§ Provided data:
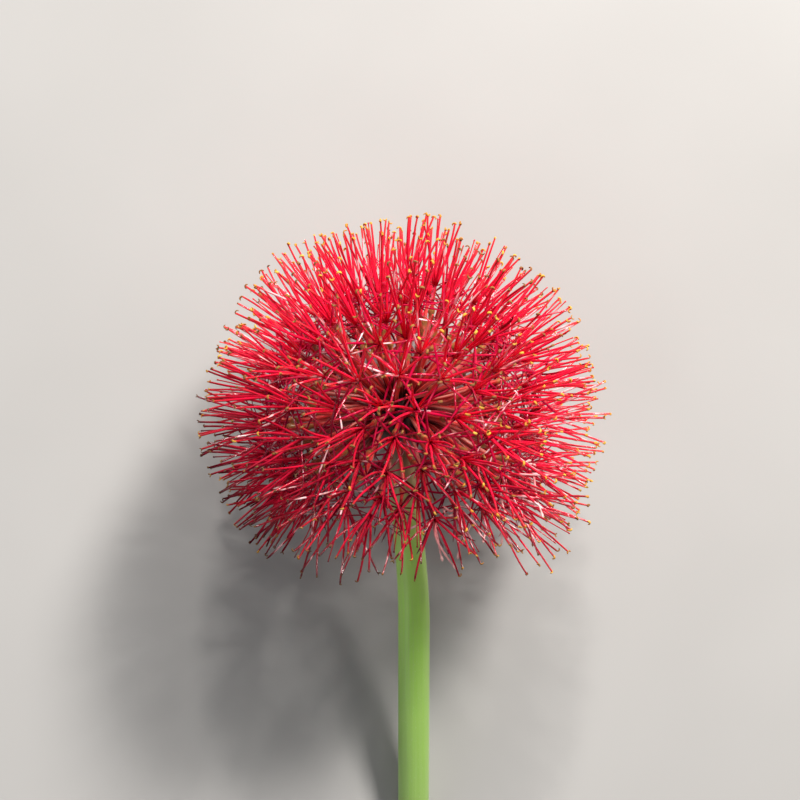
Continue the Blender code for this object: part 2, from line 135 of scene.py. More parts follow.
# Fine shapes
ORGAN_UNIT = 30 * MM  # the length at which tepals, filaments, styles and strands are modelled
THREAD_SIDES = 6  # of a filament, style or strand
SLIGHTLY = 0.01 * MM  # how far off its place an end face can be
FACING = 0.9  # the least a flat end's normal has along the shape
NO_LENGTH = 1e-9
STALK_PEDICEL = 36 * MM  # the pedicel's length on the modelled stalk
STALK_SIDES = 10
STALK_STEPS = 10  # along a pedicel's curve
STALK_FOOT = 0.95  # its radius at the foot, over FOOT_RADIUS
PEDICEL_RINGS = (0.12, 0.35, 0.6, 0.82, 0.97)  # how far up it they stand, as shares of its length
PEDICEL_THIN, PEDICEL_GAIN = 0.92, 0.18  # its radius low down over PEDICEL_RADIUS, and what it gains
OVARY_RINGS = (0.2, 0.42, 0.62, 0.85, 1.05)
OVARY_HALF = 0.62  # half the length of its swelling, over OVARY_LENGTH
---
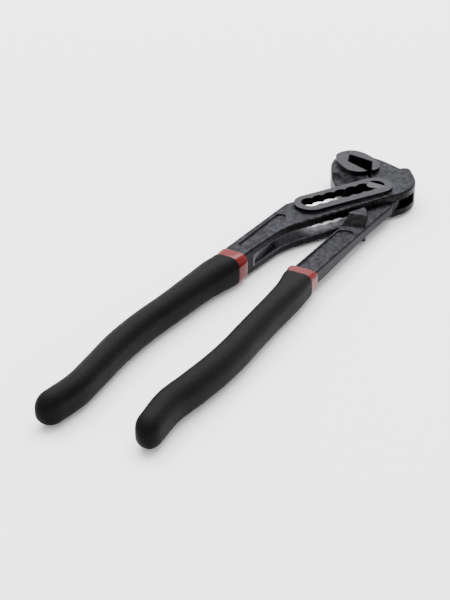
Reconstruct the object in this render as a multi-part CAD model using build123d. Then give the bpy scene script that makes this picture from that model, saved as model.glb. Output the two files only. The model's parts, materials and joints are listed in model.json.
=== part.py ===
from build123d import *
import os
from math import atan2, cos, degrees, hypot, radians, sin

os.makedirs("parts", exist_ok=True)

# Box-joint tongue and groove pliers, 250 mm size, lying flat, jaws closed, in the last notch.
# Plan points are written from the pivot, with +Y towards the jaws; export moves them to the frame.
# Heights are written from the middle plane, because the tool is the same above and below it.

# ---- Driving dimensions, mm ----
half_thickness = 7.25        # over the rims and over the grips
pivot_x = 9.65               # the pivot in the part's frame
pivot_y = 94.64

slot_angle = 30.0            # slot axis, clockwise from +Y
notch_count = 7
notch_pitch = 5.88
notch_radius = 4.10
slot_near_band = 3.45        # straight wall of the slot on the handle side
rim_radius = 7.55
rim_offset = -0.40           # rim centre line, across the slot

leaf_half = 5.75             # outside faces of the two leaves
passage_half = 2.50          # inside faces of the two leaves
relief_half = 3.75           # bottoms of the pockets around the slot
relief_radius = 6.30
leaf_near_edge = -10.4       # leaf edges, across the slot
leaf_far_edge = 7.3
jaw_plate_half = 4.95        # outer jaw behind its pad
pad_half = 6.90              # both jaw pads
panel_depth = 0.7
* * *
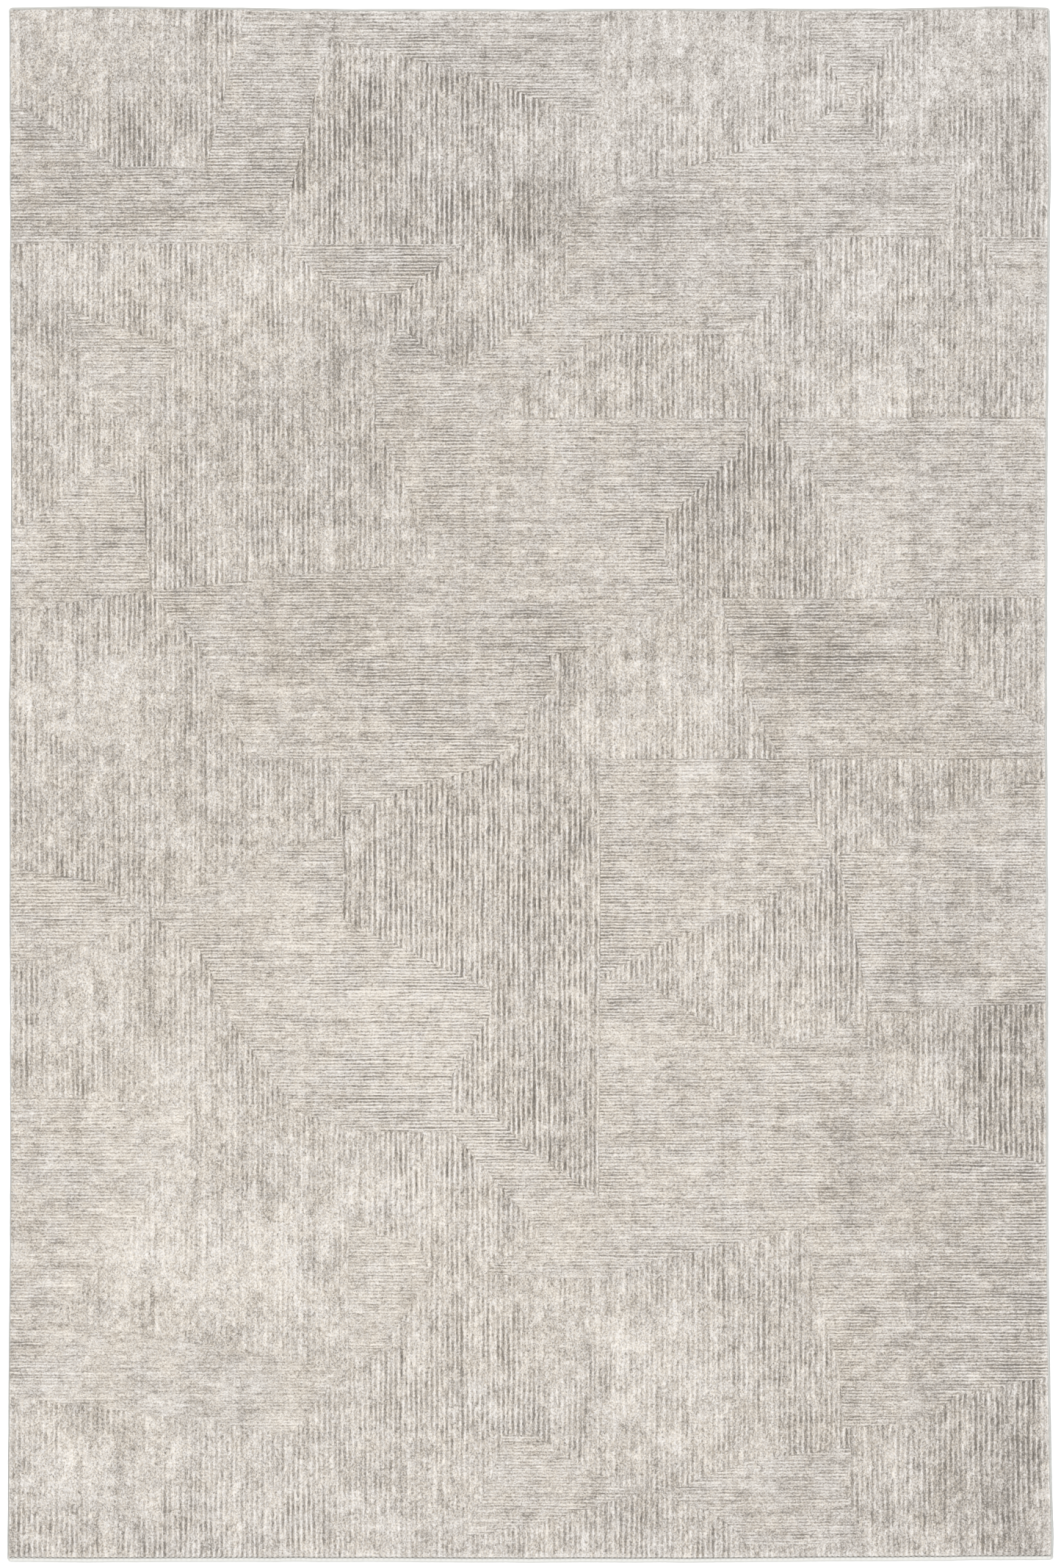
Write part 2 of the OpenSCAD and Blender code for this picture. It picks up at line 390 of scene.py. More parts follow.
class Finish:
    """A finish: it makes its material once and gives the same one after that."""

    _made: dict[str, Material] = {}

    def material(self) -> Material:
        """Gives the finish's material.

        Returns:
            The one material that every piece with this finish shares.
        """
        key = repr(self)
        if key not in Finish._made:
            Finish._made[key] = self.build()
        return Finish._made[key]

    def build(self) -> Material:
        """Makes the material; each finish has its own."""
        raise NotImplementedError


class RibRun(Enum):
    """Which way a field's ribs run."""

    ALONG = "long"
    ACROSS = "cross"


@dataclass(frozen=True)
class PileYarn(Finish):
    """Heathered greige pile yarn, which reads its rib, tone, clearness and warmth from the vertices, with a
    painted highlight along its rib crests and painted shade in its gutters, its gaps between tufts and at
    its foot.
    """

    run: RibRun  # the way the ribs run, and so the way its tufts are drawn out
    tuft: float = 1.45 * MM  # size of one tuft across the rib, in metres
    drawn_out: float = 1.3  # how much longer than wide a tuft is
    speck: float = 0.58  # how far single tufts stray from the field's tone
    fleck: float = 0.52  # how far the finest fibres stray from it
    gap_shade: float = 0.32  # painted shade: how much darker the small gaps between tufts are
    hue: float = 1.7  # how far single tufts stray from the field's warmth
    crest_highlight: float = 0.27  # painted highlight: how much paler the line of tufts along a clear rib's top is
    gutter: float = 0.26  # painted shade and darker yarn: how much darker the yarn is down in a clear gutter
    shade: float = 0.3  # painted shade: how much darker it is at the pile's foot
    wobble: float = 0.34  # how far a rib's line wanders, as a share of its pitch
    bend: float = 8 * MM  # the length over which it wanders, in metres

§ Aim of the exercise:
Write down exactly the span of lines above from the one containing "Continue the Blender" to the one containing "OVARY_HALF = 0.62", both ends included.

§ Answer below:
Continue the Blender code for this object: part 2, from line 135 of scene.py. More parts follow.
# Fine shapes
ORGAN_UNIT = 30 * MM  # the length at which tepals, filaments, styles and strands are modelled
THREAD_SIDES = 6  # of a filament, style or strand
SLIGHTLY = 0.01 * MM  # how far off its place an end face can be
FACING = 0.9  # the least a flat end's normal has along the shape
NO_LENGTH = 1e-9
STALK_PEDICEL = 36 * MM  # the pedicel's length on the modelled stalk
STALK_SIDES = 10
STALK_STEPS = 10  # along a pedicel's curve
STALK_FOOT = 0.95  # its radius at the foot, over FOOT_RADIUS
PEDICEL_RINGS = (0.12, 0.35, 0.6, 0.82, 0.97)  # how far up it they stand, as shares of its length
PEDICEL_THIN, PEDICEL_GAIN = 0.92, 0.18  # its radius low down over PEDICEL_RADIUS, and what it gains
OVARY_RINGS = (0.2, 0.42, 0.62, 0.85, 1.05)
OVARY_HALF = 0.62  # half the length of its swelling, over OVARY_LENGTH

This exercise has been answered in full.